(see Version 1.1 of this card)

Eventually, even the out of the way topic within the topographic is mapped and storied. In Dassin’s Night and the City, made in political exile in London, the whole of space has become telegraphic. There is no escape. This completes the first level. Topology begins when the topical ceases to have any autonomy, when the line along which communication flows closes the gap between map and territory. The open frontier is enclosed in a field of calculation. History and geography cease to dwell between the topical and the topographical, always rushing to keep up. History and geography are subsumed within a topology, which tends towards a continuous field of equivalent and exchangeable values, instantly communicable everywhere. Where the topical was once bounded within the lines of the topographical, it is now connected along the lines of the topological. The fixed geometry of topography gives way to the variable forms of topology, in which the lines connecting points together lend themselves to transformation without rupture from one shape to another. The storyline of outward movement is complete; the gamespace of interior play commences. Welcome to the second level.

(see Version 1.1 of this card)

Film Noir comes to an end when it is no longer possible to imagine anything great but evil lurking out of bounds. If something passes undetected for any length of time it is because it has no value. The era of the great openly declared villains is over. In topological times, the bad guys pass as normal or corrupt the law. Cinema as the machine for imagining the open space outside the line is consigned to the past. Topology announces its new ambitions through radio and particularly television, a signal for everywhere and nowhere, potentially interested in anyone or anywhere, a Candid Camera. The key genres for working out the subsumption of the topographic into the topological are the situation comedy and the game show. On a game show, anyone can be taken out of everyday life and brought into the magic circle of television; on a sitcom, television can extend itself to the everyday life familiar to the average viewer, anywhere. Sitcom and game show announce the coming of a topology in which all of space might be doubled simultaneously, without lag, by lines of image, lines of sound, which as yet still broadcast out of central nodes. The lines run only one way and indiscriminately, but incorporates anyone and anything of value. What is excluded, from its point of view, has no value. The romance of the outsider is dead.
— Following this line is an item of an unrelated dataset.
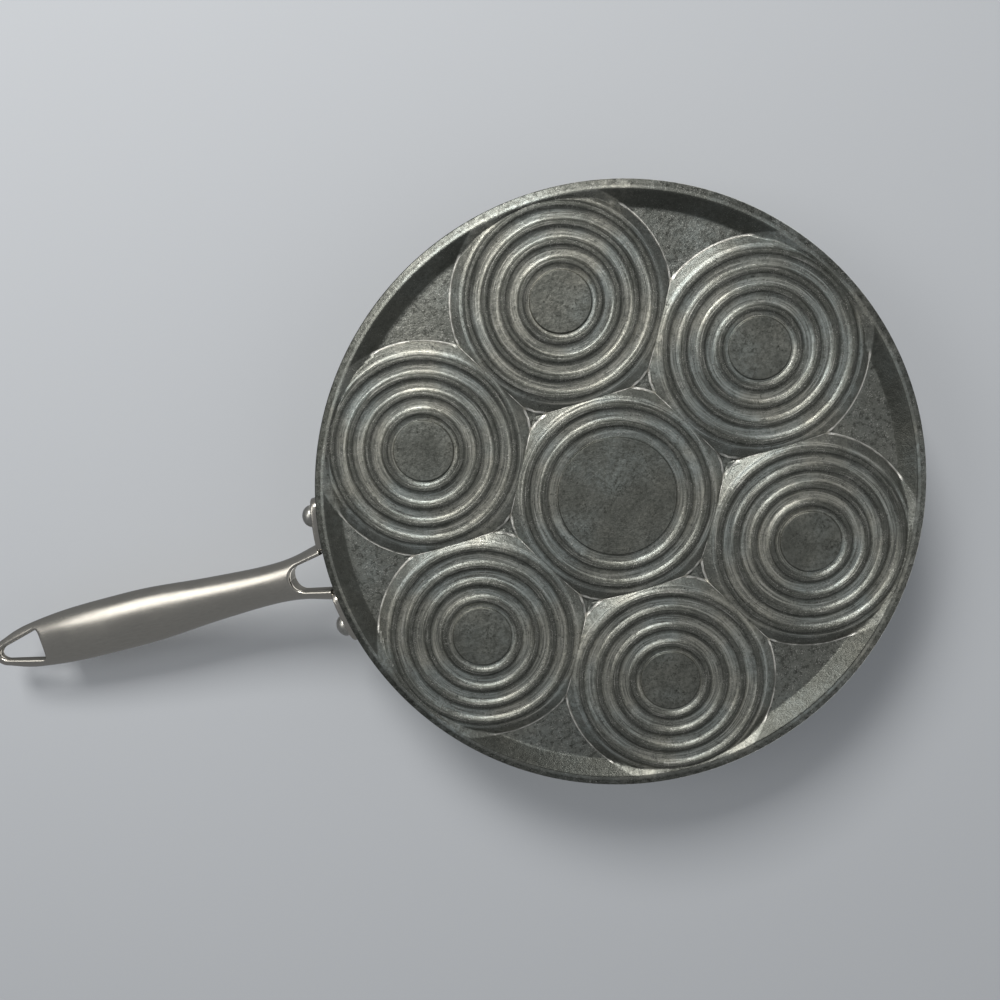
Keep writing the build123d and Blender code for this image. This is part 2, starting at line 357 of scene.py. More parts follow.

(see Version 1.1 of this card)

What completes topology and prepares it for the next — unknown — level is when the line splits again, into analog and digital. The analog lines of radio and telephone and television give way to digital lines, which reach back to the precedent of the telegraph, but extend its digital code to an increasingly flexible and all embracing web of communication lines. Gradually, the digital extends and expands to the whole of telesthesia. The internet incorporates text, sound, images, then moving images. The cyberspace of the internet becomes mobile and portable and turns into the cellspace of mobile telephony. This combination of the speed of telesthesia with the digital code is what makes possible a vast and inclusive topology of gamespace. This is the third level: The world of topology is the world of The Cave. Any and every space is a network of lines, pulsing with digital data, on which players act and react. In work and play, it is not the novel, not cinema, not television that offers the line within which to grasp the form of everyday life, it is the game. Julian Dibbell: “…in the strange new world of immateriality toward which the engines of production have long been driving us, we can now at last make out the contours of a more familiar realm of the insubstantial — the realm of games and make believe.”*

(see Version 1.1 of this card)

If the novel, cinema or television can reveal through their particulars an allegory of the world that makes them possible, the game reveals something else. For the reader, the novel produces allegory as something textual. The world of possibility is the play of the linguistic sign. For the cineaste, the world of possibility is a play of light and shade. For the gamer, the game produces allegory as something algorithmic. The world of possibility is the world internal to the algorithm. So: a passage from the topic to the topographic, mediated by the novel; a passage from the topographic to the topological, mediated by television; a passage, mediated by the game, from the topological to as yet unknown spaces, a point where the gamer seems to be stuck. Is it really the case that the gamer merely revels in blood mischief and role playing? Or is there a deeper understanding of the cave that can be had from gaming within it?

(see Version 1.1 of this card)

Start over with another new world. (This time with a little gamer theory.) Welcome to the first level: The novel is a line of a certain type, which opens towards certain possibilities, a storyline. It arises at the moment when topic gives way to topography. For Georg Lukács, what is to be valued is the historical novel and its ability to trace a line across an historical moment and reveal the forces at work in it. “It is the portrayal of the broad living basis of historical events in their intricacy and complexity, in their manifold interaction with acting individuals.”* The historical novel shows historical events through secondary characters, perhaps not unlike the reader, and an historical event as being at the same time a transformation of everyday life. And yet the novel suffers from this paradox: To illuminate the topographic, the novel has to hide its own form. If it explores the possibilities of the line within its pages it opens itself to a ‘formalism’ that leaves the reader behind.